Chilean lawmakers vote down ‘Pablo Neruda Airport’; poet’s Communist past shadows debate
By APFriday, April 9, 2010
Chile nixes renaming int’l airport for poet Neruda
SANTIAGO, Chile — Congress rejected a proposal to rename the country’s main airport after Nobel laureate Pablo Neruda, famous worldwide for his poetry and a hero of the Chilean left for his political leanings.
Center-left lawmakers had sought the change, arguing that Neruda’s internationally renowned name would boost tourism to the South American nation.
But members of President Sebastian Pinera’s ruling conservative coalition, which controls the lower house of congress, banded together to vote down the measure 44-38 late Thursday.
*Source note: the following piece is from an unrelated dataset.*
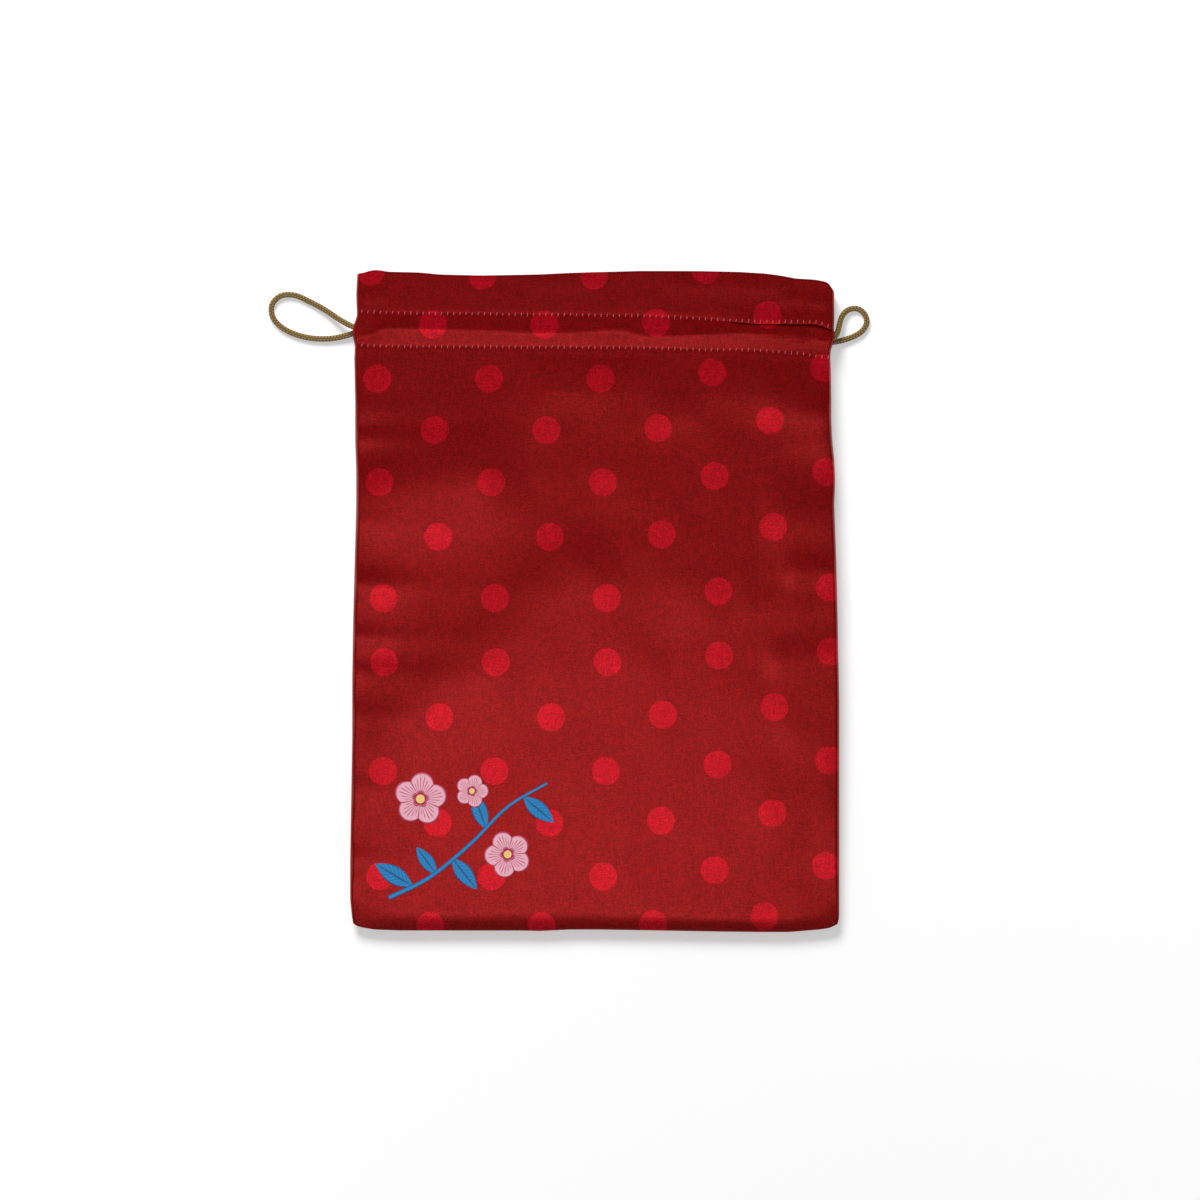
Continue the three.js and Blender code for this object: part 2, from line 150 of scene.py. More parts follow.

They said the Santiago airport’s current moniker honoring aviation pioneer and air force founder Arturo Merino Benitez is more appropriate.
Neruda was a senator and presidential candidate for Chile’s Communist Party and had close ties to socialist President Salvador Allende, who was toppled in a September 1973 coup.
When Neruda died of natural causes shortly afterward, his funeral was a catalyst for the first major protests against dictator Augusto Pinochet.
He was awarded the Nobel Prize for literature in 1971 in recognition of works such as “Twenty Love Poems and a Song of Despair” and the epic “Canto General.”